As they grew beyond their first 10 customers, their approach became more selective and data-driven. “We started being able to actually go after different businesses and say, ‘Look, we know you’re going to see this type of impact in ROI because we’ve seen it in 10 other locations that look just like your business,'” says Noiseux.

The team was careful to avoid relying too heavily on incentivized referral programs which they felt could undermine the authenticity of recommendations. “Paid referrals are interesting because while they can work, I think a paid referral takes away the actual purpose of a referral, which is, ‘I’m going to tell my friend about you because I really believe in the product’ versus ‘I’m going to tell my friend about you because I’m getting like, $500.’”

Rather than offering monetary incentives for referrals, they built a network through proven value, occasionally surprising referring partners with unexpected thank you gifts. This approach led to higher quality introductions, as restaurant owners naturally connected them with others in their network.

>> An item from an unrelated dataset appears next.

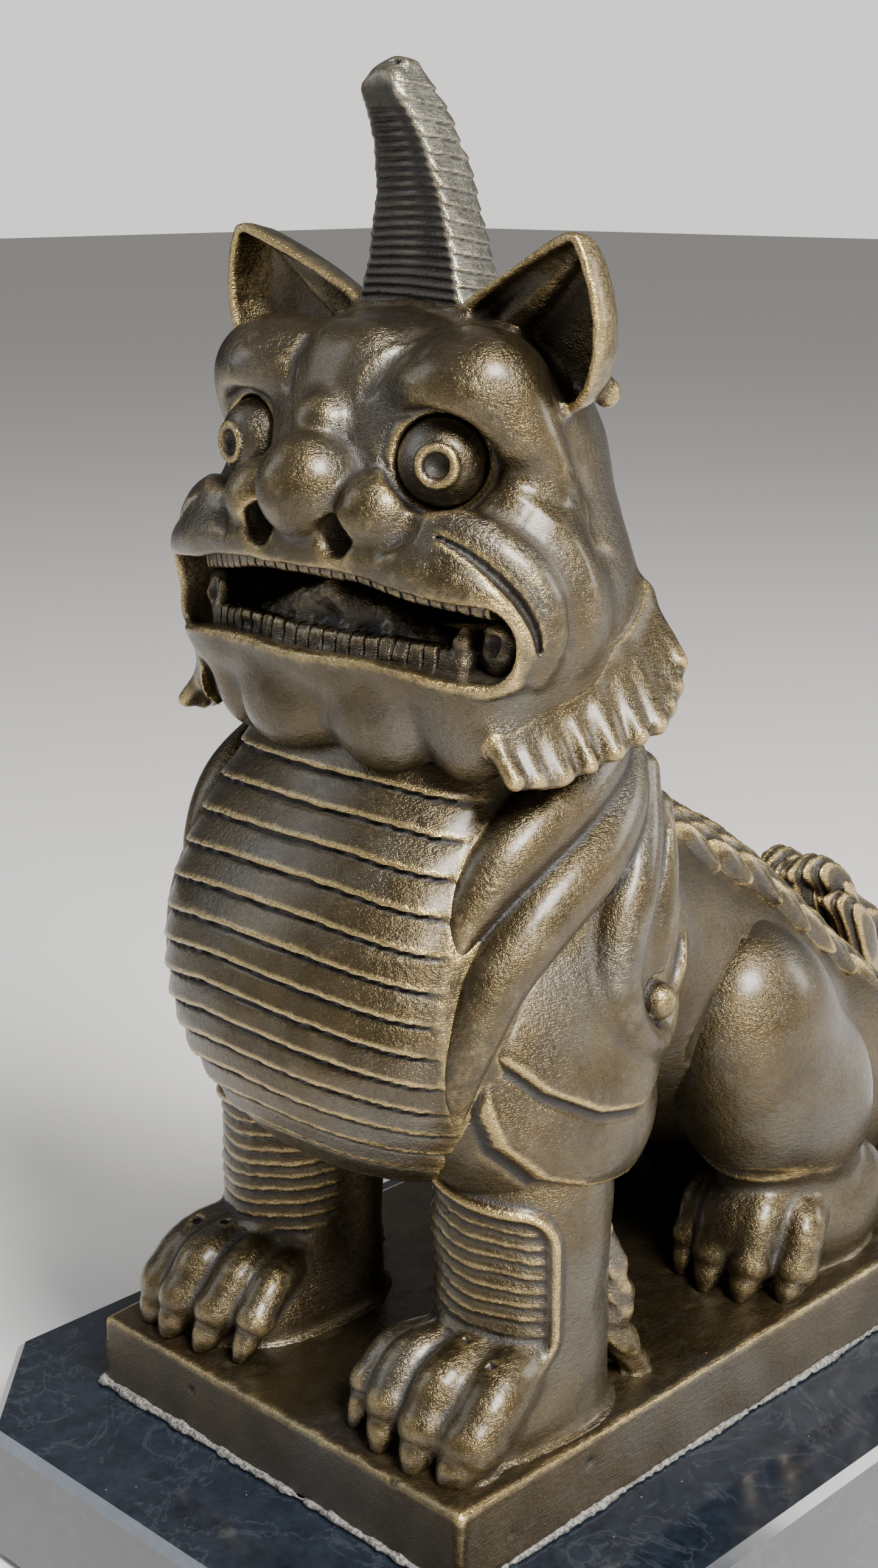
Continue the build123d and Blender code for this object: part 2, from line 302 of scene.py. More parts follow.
def chest_body():
    """The barrel of the chest and neck, squarer than an ellipse, its girth set along the height."""

    def distance(x, y, z):
        girth = np.interp(z, CHEST_HEIGHTS, CHEST_GIRTHS).astype(np.float32)
        deep = np.where(y < 35, 38.0, 34.0)
        back = y - 35 - np.maximum(z - 85, 0) * 0.22
        around = (np.abs(x / 41.0) ** 2.35 + np.abs(back / deep) ** 2.35) ** (1 / 2.35)
        return (around - girth) * 33.0

    return (-44, -6, 28), (44, 78, 128), distance


def barrel():
    """The body behind the chest, broader than it is deep."""
    measure = along(((0, 48, 79, 30), (0, 92, 53.8, 28.2), (0, 128, 28, 26.5)), 2)[-1]

    def distance(x, y, z):
        d, r = measure(x / 1.2, y, z)
        return d - r

    return (-40, 10, -5), (40, 160, 125), distance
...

Resource management during growth

Scaling from 10 to 100 customers requires founders to make crucial decisions about where to invest limited resources. When founding FasTab, getting the team structure right proved essential.

“The first hires in a startup are always the most important. They are the ones who are going to help you go from that 10-100 mark and be with you through all of the struggles along the way,” says Noiseux.

Despite budget constraints, Noiseux prioritized market rate compensation: “One thing I always told myself was we weren’t ever going to hire someone for what I thought was a really below market wage. If you can hire at market wage, you can have better expectations for performance.”

Yet, perhaps most challenging, was transitioning customer relationships away from founders. “When you have 10 customers, they all have your phone number and they all want to talk to you. You can’t have everyone call you all the time, or else your phone’s ringing off the hook,” says Noiseux.

This delicate handoff requires finding people who embody your values. “Nine times out of 10, we hire a team member because of energy and who they are, not because of qualifications,” Noiseux says.

The third path forward

The journey from 10 to 100 customers taught FasTab valuable lessons about sustainable growth: maintain authentic human connections, listen closely to users at all levels, be selective about partnerships, and hire for cultural fit. By balancing personal service with scaleable systems, FasTab built a loyal customer base without sacrificing quality.

As Noiseux demonstrates, the path to growth isn’t about choosing between scaling fast or growing slowly—it’s about finding that third path where customer relationships become your most powerful engine for expansion.